A beggar is better at being kind than I am. Again, one of those things where the impact doesn’t really hit you until you have it happen in front of you.
I could go on and on and on about the things I have come to realize. I’ve realized that these people are following a light that I can’t see. Back home I sometime find it difficult to tell the difference between a Christian and non-Christian unless I ask–and that’s sometimes considered to be almost an insult, this personal question of: “what is your faith”? It’s a question we avoid back home. Here it is a loud, bold statement: “We are the servants of God!” Or, in Spanish, “Jesuchristo es el seor!”

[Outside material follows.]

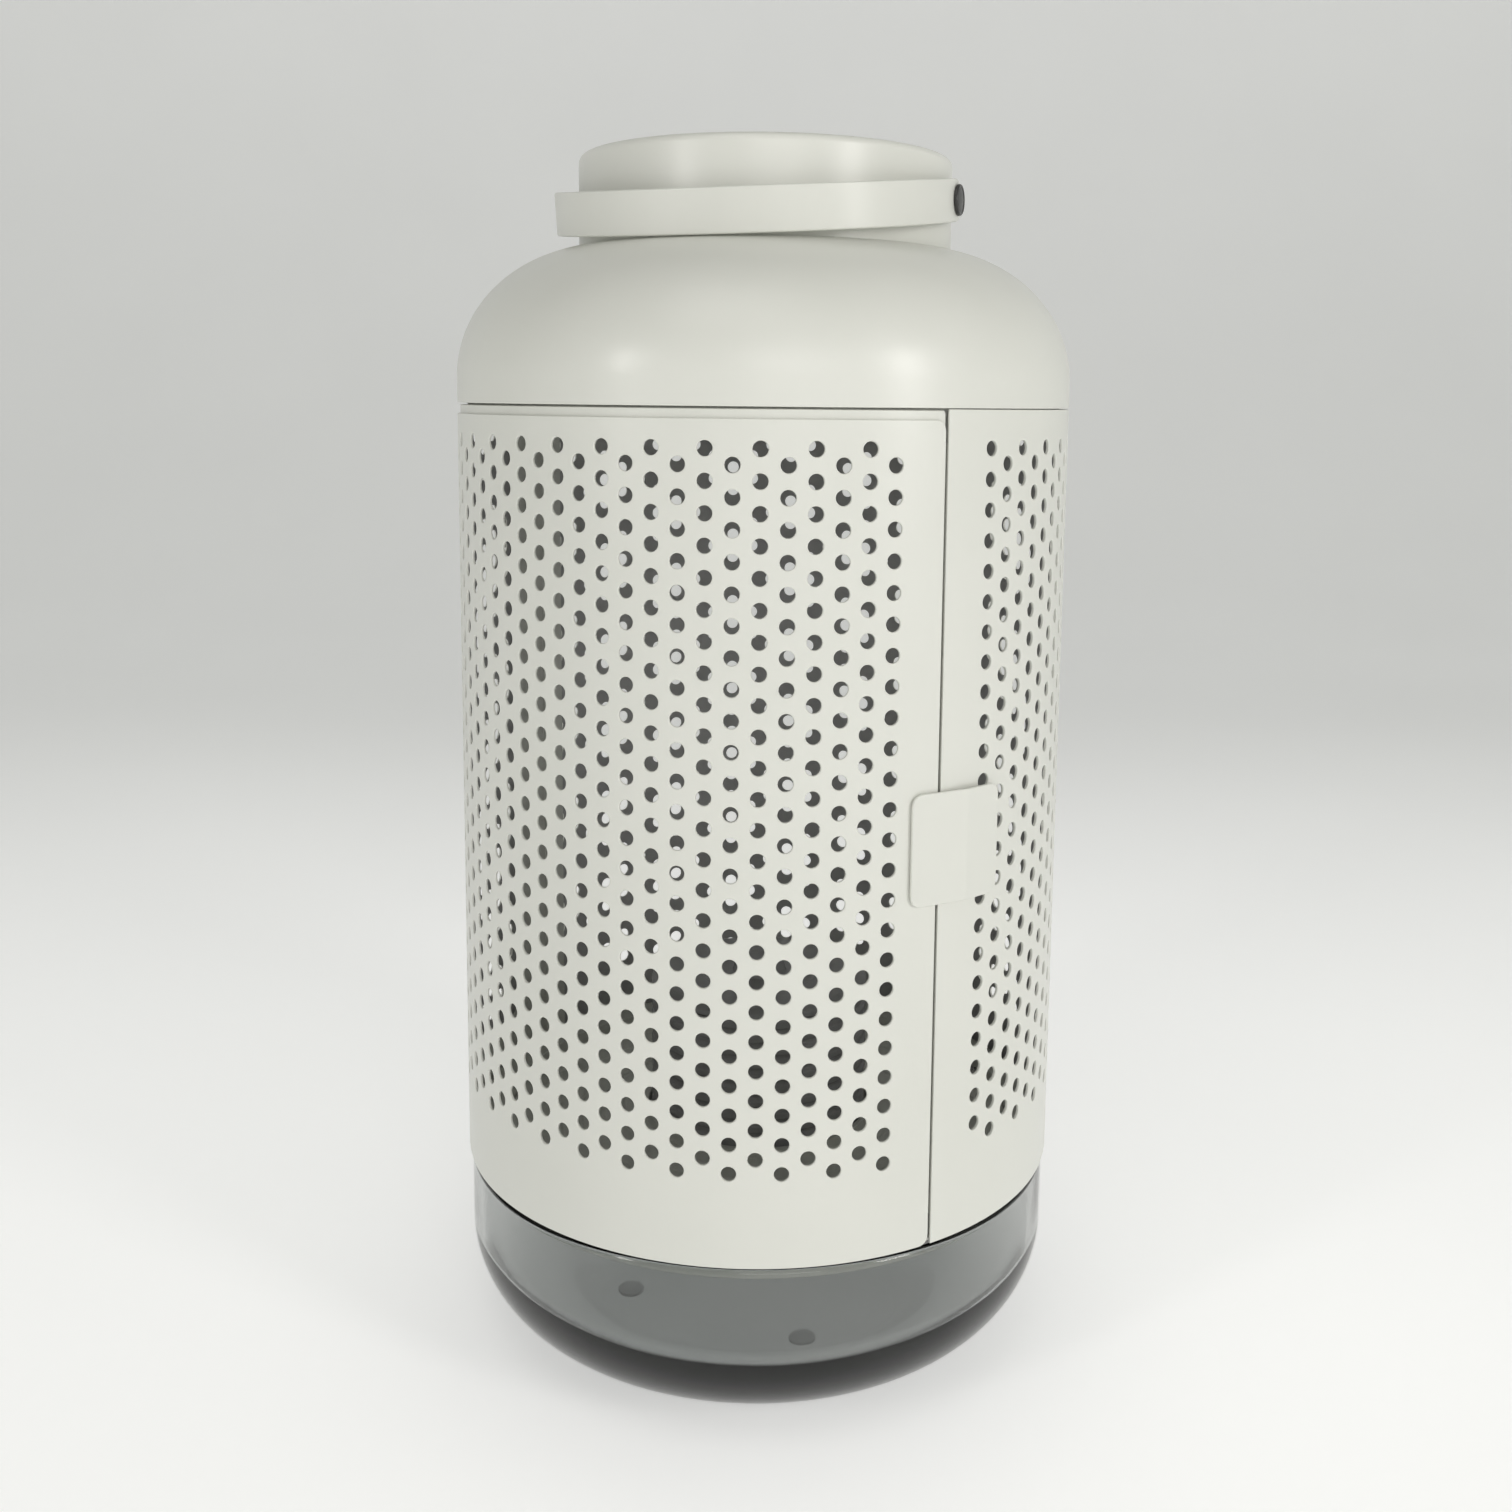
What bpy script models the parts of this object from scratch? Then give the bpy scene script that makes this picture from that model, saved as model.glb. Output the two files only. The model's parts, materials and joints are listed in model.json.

With any luck, once we get back, we can use what we’ve learned to bolster others and maybe even show those without faith what a miracle our Christ is. Even if we don’t manage to change the world, it will be worth it, because in five days of work we have painted a house, built a sidewalk, built stairs, built wheelchair ramps, constructed a water pipe, and spent our afternoons with those younger than we are. For all the work done at our church, a lot of the credit has to go to Antonio. He was the professional, the one who knows how everything is done (and sometimes does everything while we sit back and watch with open mouths) and… for some apparent reason believes that we all speak fluent Spanish, and sometimes just need a little prodding.
All of the credit has to go to God. I’m sure Antonio would be happy to give his up.
We heard last night that in one day, over one thousand people read our blog. Some of what we’re doing must be appealing to others. For those of you who read what we say, thank you. For those of you who read what we say… and then tell about it to others, all I can say is God bless you!
As it turns out, our trip doesn’t end on Sunday–excuse me, Monday morning just after midnight when our plane touches down at Dulles Airport. It’s just begun. Let’s see how far we can get with a faith in the Lord God Almighty, Creator of Heaven and Earth, the God of All who saved us through the sacrifice of His only Son, Jesus. We’ve seen how far we’ve gotten alone.